In my early thirties, mother died tragically and the event triggered the reemergence of night terrors again. I needed a way to cope with and process my loss along with these new nightmares haunting me, so I attempted to photograph my dreams for several years. At that point, I had no intention of becoming a fine art photographer. Matter of fact, I had no idea it was an actual profession since I had solely focused on documentary and commercial work prior. I merely began journaling, then photographing my dreams to cope with my loss. In 2005, this process lead to creating my own cameras and lenses in order to emulate what my unconscious world looks like. Twenty-two homemade cameras and lenses, eight galleries and one monograph later, here I am. Kind of like a dream.
What inspires me to keep making photographs?
The search for the answer “why?” I’m like a petulant child that refuses to stop asking questions about vital unknown, unanswerable facts in life, such as death. Making photographs afford the perfect canvas to observe, explore and imagine all the possibilities to all that remains unfamiliar or unsolved in our lives.
In your opinion and experience, how can emerging photographers evaluate themselves as ready to start promoting their works and seek broader exposure for their photographs? What is one vital action you would recommend photographers undertake to find their audience, be included in exhibitions, and gain professional representation?
First and foremost, it’s necessary to create a body of work that you believe in with all your heart and soul. To achieve that, you have to focus on and express something that is personally meaningful.
When I first began making images for Within Shadows, I was merely creating self-portraits of my unconscious world in attempt to cope with the unbearable realities of my conscious world. I think that’s the key… to make images that mean a great deal to you personally and which you also feel are the best possible photographs you can make at that time. The other key component is to be able to transfer your unique life experiences and vision into these images.
I am a frequent reviewer, teacher and juror and there have been times when I’ve witnessed new photographers “put the cart in front of the horse”. Some want the end result before creating a fully realized body of work, but they are skipping over the most rewarding and meaningful part of the journey. They may be technically proficient photographers, but their vision and voice has not penetrated the work yet. So it’s important to be honest with yourself and also to get the opinion of those you put the work out there. Feedback from those you trust is perhaps the most important element in the equation. If you and those that your trust believe the work is as realized as it can be and that your individual voice and vision is shining through, then it’s time to take a leap of faith and promote the work. A good place to start is reviews. They can be wonderful tools for evaluating your work and/or moving forward in your career and they have proved to be a vital and effective tool for my work over the years. There are also some contests that have the means to offer photographers a good deal of exposure and opportunities such Photolucida’s Critical Mass or the Center Awards just to name a few.

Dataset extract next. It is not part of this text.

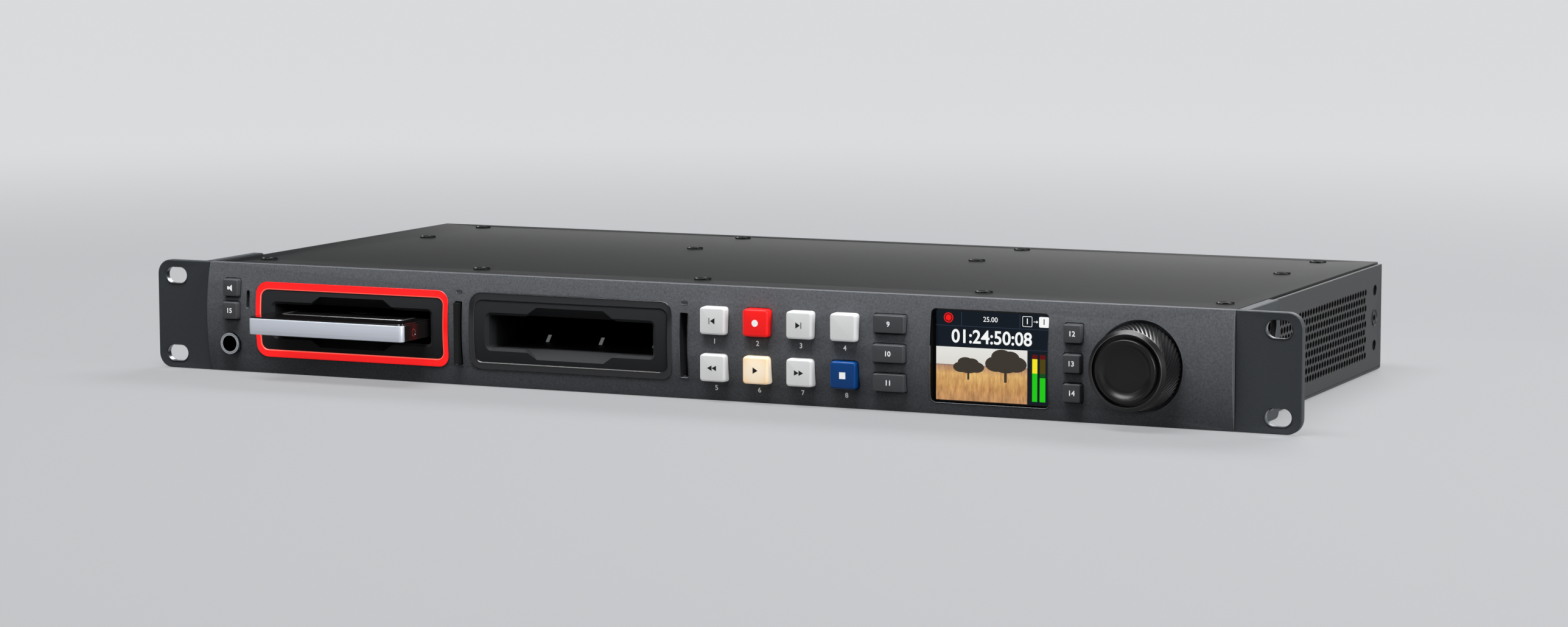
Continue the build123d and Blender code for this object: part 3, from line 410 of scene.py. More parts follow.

How did it come about that you achieved the status of successful, professional photographer? What steps were involved in reaching your level of success?
Words like “status” and “success” make me itchy since they tend to define my work in a way that has an absolute or an ending, rather than an ongoing flow. Of course we all want what we envision as success. I’d be lying if I claimed otherwise. But what is success and how does one personally define it? The definition constantly changes in my perspective and that's what makes me itchy. But if you held my arm behind my back and made me scream “uncle”until I answered what attributed toward the elements of my success, I’d be forced to confess that I work 24/7 on my art and I have always subscribed to my native blue collar, Chicagoan belief that hard work usually generates results.
As far as the steps involved in reaching the point where I’m at today, my trajectory was not the usual fare. I was represented in galleries before I finished my first body of work, Within Shadows. And I was tremendously fortunate to find an audience for the work. I should note that this scenario is not what I’d suggest for anyone else to do, but opportunity knocked at Photo LA 2007 so I opened that door. Months after my first gallery signed me, two more galleries signed me up and so on.... I was making a lot of new work, attended reviews, made a lot of great friends at reviews, won some awards, wrote my own column for Black and White Photography (UK)… basically, I haven’t stopped to take a breath since I began but I enjoy every second of it. The culmination of all the hard work I put toward the first body of work recently paid off when Charta Editions released my monograph, Within Shadows, in June 2011. Two weeks later Within Shadows won PX3’s gold prize for best fine art book of 2011. All in all, it’s been a crazy, wild ride and I eagerly anticipate the next chapter.